• **What is expected**
Repeat exactly each line of the data provided below.

• **Data section**

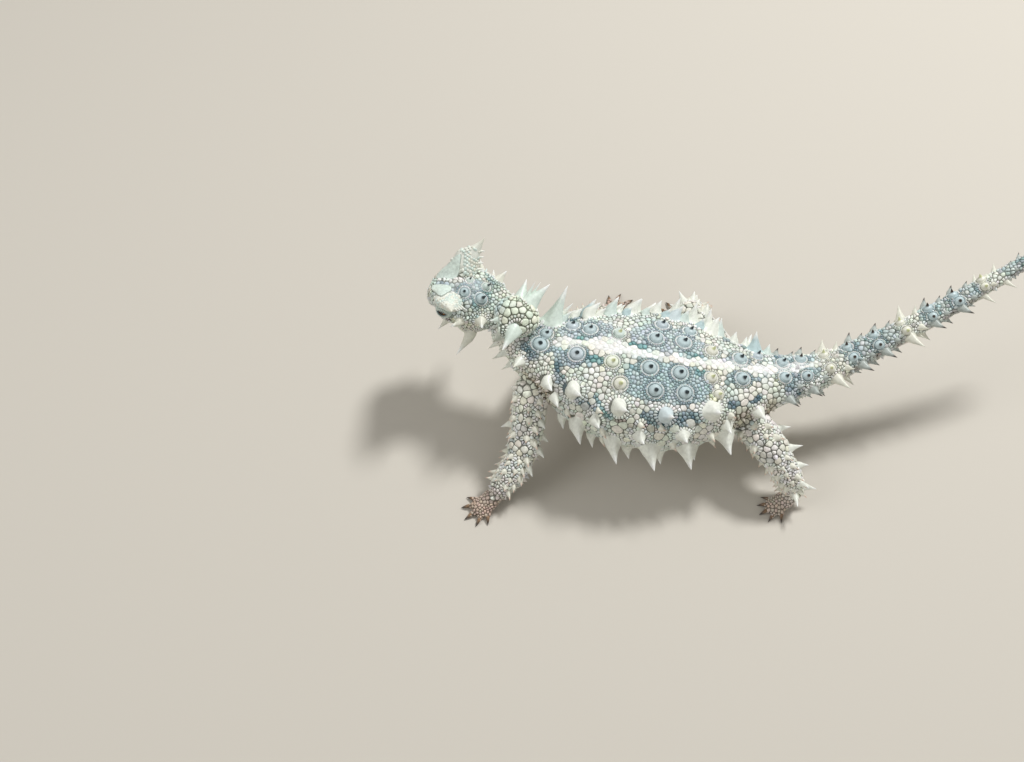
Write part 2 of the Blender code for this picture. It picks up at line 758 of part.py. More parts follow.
def main():
    for old in list(bpy.data.objects):
        bpy.data.objects.remove(old)
    neck_seat = neck_loft("neck_seat", None, GAP)
    seat_ends = (NECK_END - SEAT_LAP, TAIL_START + SEAT_LAP)
    trunk_seat = spine_solid("trunk_seat", None, *seat_ends, TRUNK_SPACING, BODY_SIDES, GAP)
    crown_seat = head_loft("head_seat", None, GAP)
    make_head()
    make_eyes()
    make_horns(crown_seat)
    make_neck()
    make_trunk()
    make_tail()
    knob = make_knob()
    for seat in (neck_seat, trunk_seat, crown_seat):
        boolean(knob, seat, "DIFFERENCE")
    make_limbs((trunk_seat, neck_seat), make_floor_cutter())
    bpy.context.view_layer.update()
    centre_over_origin()


main()
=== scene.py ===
from math import copysign, cos, exp, pi, radians, sin, tau

import bpy
import numpy as np
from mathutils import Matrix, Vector, kdtree
from mathutils.bvhtree import BVHTree
from numpy.linalg import norm


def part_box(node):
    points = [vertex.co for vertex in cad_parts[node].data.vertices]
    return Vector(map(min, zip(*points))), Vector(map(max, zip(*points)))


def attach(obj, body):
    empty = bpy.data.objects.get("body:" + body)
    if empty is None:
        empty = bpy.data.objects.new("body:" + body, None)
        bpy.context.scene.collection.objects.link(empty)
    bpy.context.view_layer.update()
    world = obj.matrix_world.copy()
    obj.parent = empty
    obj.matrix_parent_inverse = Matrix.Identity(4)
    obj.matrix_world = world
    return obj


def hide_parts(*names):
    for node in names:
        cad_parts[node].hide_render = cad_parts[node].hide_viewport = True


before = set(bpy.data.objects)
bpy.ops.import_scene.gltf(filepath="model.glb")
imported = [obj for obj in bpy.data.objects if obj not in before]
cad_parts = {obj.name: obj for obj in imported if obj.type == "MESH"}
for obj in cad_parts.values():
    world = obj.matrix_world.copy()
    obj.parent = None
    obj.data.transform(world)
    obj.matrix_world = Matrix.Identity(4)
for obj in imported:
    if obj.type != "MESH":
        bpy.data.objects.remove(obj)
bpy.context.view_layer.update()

# Thorny devil. Lengths are millimetres in the animal's own frame (nose towards -X, its left side
# towards -Y, feet at Z = 0) until toMetres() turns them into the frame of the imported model.
rng = np.random.default_rng(11)

# body sections, as the solids have them: x, y, z, half width, rise above the centre, drop below
spineRows = np.array((
    (-38.4, 13.2, 31.4, 6.6, 5.2, 5.2), (-33, 8.4, 29, 6.6, 5.5, 6),
    (-28, 4.2, 26.6, 8.7, 6.8, 7.2), (-22, 2.2, 24.8, 12.2, 9.2, 9.8),
    (-14, .5, 23.4, 16.2, 11, 12), (-5, -1.1, 22.3, 19.1, 12.1, 13.2),
    (5, -2.5, 21.8, 19.8, 12.2, 13.3), (14, -3.6, 21.8, 17.7, 11.2, 12.2),
    (22, -4.1, 22.2, 13.7, 9.3, 9.8), (29, -4.1, 22.7, 10.3, 7.3, 7.4),
    (35, -3.4, 23.1, 7.8, 5.7, 5.7), (41, -2.2, 23.3, 6.3, 5, 5),
    (48, -.5, 23.8, 5.1, 4.6, 4.6), (54.5, 1.9, 25, 4.4, 4.1, 4.1),
    (61.5, 4.7, 27.3, 3.8, 3.7, 3.7), (68.5, 7.4, 29.8, 3.4, 3.3, 3.3),
    (78.5, 11.6, 33.4, 3, 3, 3), (89, 16.3, 37.2, 2.7, 2.7, 2.7),
    (100, 21.4, 41.4, 2.2, 2.2, 2.2), (108, 25.5, 44.6, 1.6, 1.6, 1.6),
    (114, 29, 47, .5, .5, .5),
))
squareness = 2.25  # exponent of a body section: 2 is an ellipse
headPose = {"snout": (-57, 20.6, 33), "yaw": 20, "roll": 4}
headRows = np.array((  # way behind the snout, half width, rise, drop
    (.2, 2.4, 1.5, 2), (1.1, 3.9, 2.7, 3.3), (2.8, 5.1, 4.2, 4.4), (5.2, 6.3, 5.2, 5.2),
    (8, 7.4, 5.8, 5.8), (11, 8.4, 6.1, 6.2), (14, 8.8, 6.1, 6.3), (17, 8.1, 5.7, 6),
    (19.6, 6.9, 5.2, 5.3),
))
eye = {"place": (7.2, 6.1, 1.5), "radius": 1.9, "rings": 26, "sides": 36}
horn = {"front": (3.2, 3.4, 3.6), "rear": (12.4, 5.6, 4.4), "tip": (12.2, 12.2, 12),
        "halfLength": 4.6, "halfWidth": 2.9, "rings": 34, "sides": 40,
        "foot": .13,  # share of the height where the horn leaves the scaly skin
        "corner": 1.2, "cornerShare": .42}  # the front edge stands out here by this many mm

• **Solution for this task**
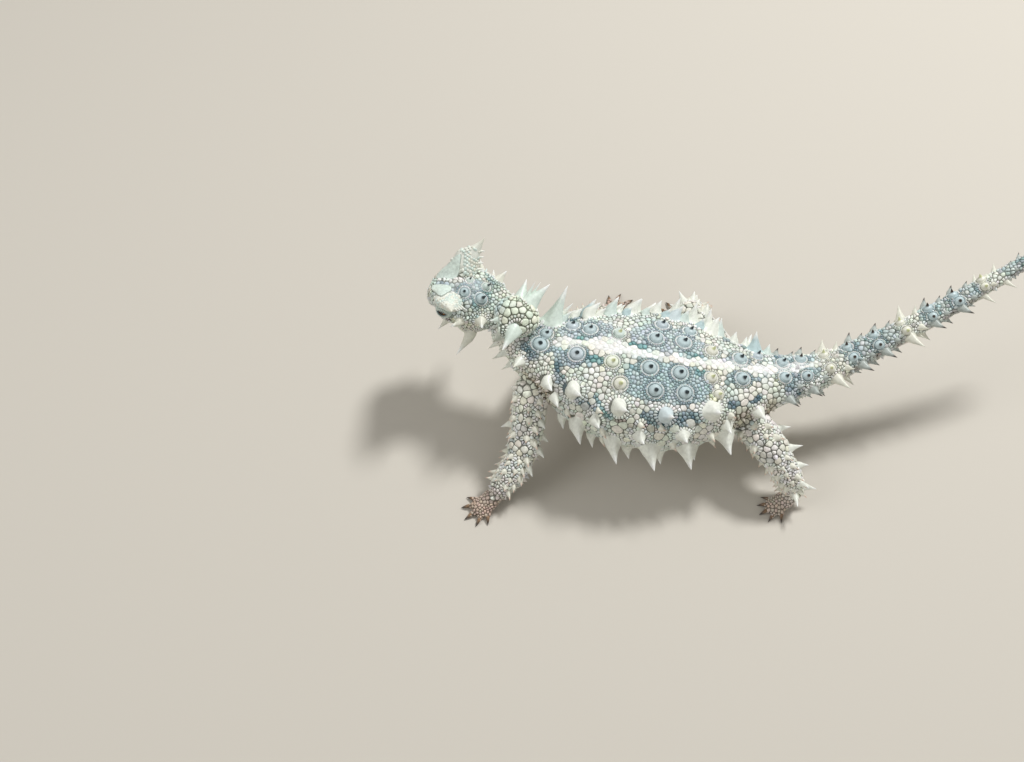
Write part 2 of the Blender code for this picture. It picks up at line 758 of part.py. More parts follow.
def main():
    for old in list(bpy.data.objects):
        bpy.data.objects.remove(old)
    neck_seat = neck_loft("neck_seat", None, GAP)
    seat_ends = (NECK_END - SEAT_LAP, TAIL_START + SEAT_LAP)
    trunk_seat = spine_solid("trunk_seat", None, *seat_ends, TRUNK_SPACING, BODY_SIDES, GAP)
    crown_seat = head_loft("head_seat", None, GAP)
    make_head()
    make_eyes()
    make_horns(crown_seat)
    make_neck()
    make_trunk()
    make_tail()
    knob = make_knob()
    for seat in (neck_seat, trunk_seat, crown_seat):
        boolean(knob, seat, "DIFFERENCE")
    make_limbs((trunk_seat, neck_seat), make_floor_cutter())
    bpy.context.view_layer.update()
    centre_over_origin()


main()
=== scene.py ===
from math import copysign, cos, exp, pi, radians, sin, tau

import bpy
import numpy as np
from mathutils import Matrix, Vector, kdtree
from mathutils.bvhtree import BVHTree
from numpy.linalg import norm


def part_box(node):
    points = [vertex.co for vertex in cad_parts[node].data.vertices]
    return Vector(map(min, zip(*points))), Vector(map(max, zip(*points)))


def attach(obj, body):
    empty = bpy.data.objects.get("body:" + body)
    if empty is None:
        empty = bpy.data.objects.new("body:" + body, None)
        bpy.context.scene.collection.objects.link(empty)
    bpy.context.view_layer.update()
    world = obj.matrix_world.copy()
    obj.parent = empty
    obj.matrix_parent_inverse = Matrix.Identity(4)
    obj.matrix_world = world
    return obj


def hide_parts(*names):
    for node in names:
        cad_parts[node].hide_render = cad_parts[node].hide_viewport = True


before = set(bpy.data.objects)
bpy.ops.import_scene.gltf(filepath="model.glb")
imported = [obj for obj in bpy.data.objects if obj not in before]
cad_parts = {obj.name: obj for obj in imported if obj.type == "MESH"}
for obj in cad_parts.values():
    world = obj.matrix_world.copy()
    obj.parent = None
    obj.data.transform(world)
    obj.matrix_world = Matrix.Identity(4)
for obj in imported:
    if obj.type != "MESH":
        bpy.data.objects.remove(obj)
bpy.context.view_layer.update()

# Thorny devil. Lengths are millimetres in the animal's own frame (nose towards -X, its left side
# towards -Y, feet at Z = 0) until toMetres() turns them into the frame of the imported model.
rng = np.random.default_rng(11)

# body sections, as the solids have them: x, y, z, half width, rise above the centre, drop below
spineRows = np.array((
    (-38.4, 13.2, 31.4, 6.6, 5.2, 5.2), (-33, 8.4, 29, 6.6, 5.5, 6),
    (-28, 4.2, 26.6, 8.7, 6.8, 7.2), (-22, 2.2, 24.8, 12.2, 9.2, 9.8),
    (-14, .5, 23.4, 16.2, 11, 12), (-5, -1.1, 22.3, 19.1, 12.1, 13.2),
    (5, -2.5, 21.8, 19.8, 12.2, 13.3), (14, -3.6, 21.8, 17.7, 11.2, 12.2),
    (22, -4.1, 22.2, 13.7, 9.3, 9.8), (29, -4.1, 22.7, 10.3, 7.3, 7.4),
    (35, -3.4, 23.1, 7.8, 5.7, 5.7), (41, -2.2, 23.3, 6.3, 5, 5),
    (48, -.5, 23.8, 5.1, 4.6, 4.6), (54.5, 1.9, 25, 4.4, 4.1, 4.1),
    (61.5, 4.7, 27.3, 3.8, 3.7, 3.7), (68.5, 7.4, 29.8, 3.4, 3.3, 3.3),
    (78.5, 11.6, 33.4, 3, 3, 3), (89, 16.3, 37.2, 2.7, 2.7, 2.7),
    (100, 21.4, 41.4, 2.2, 2.2, 2.2), (108, 25.5, 44.6, 1.6, 1.6, 1.6),
    (114, 29, 47, .5, .5, .5),
))
squareness = 2.25  # exponent of a body section: 2 is an ellipse
headPose = {"snout": (-57, 20.6, 33), "yaw": 20, "roll": 4}
headRows = np.array((  # way behind the snout, half width, rise, drop
    (.2, 2.4, 1.5, 2), (1.1, 3.9, 2.7, 3.3), (2.8, 5.1, 4.2, 4.4), (5.2, 6.3, 5.2, 5.2),
    (8, 7.4, 5.8, 5.8), (11, 8.4, 6.1, 6.2), (14, 8.8, 6.1, 6.3), (17, 8.1, 5.7, 6),
    (19.6, 6.9, 5.2, 5.3),
))
eye = {"place": (7.2, 6.1, 1.5), "radius": 1.9, "rings": 26, "sides": 36}
horn = {"front": (3.2, 3.4, 3.6), "rear": (12.4, 5.6, 4.4), "tip": (12.2, 12.2, 12),
        "halfLength": 4.6, "halfWidth": 2.9, "rings": 34, "sides": 40,
        "foot": .13,  # share of the height where the horn leaves the scaly skin
        "corner": 1.2, "cornerShare": .42}  # the front edge stands out here by this many mm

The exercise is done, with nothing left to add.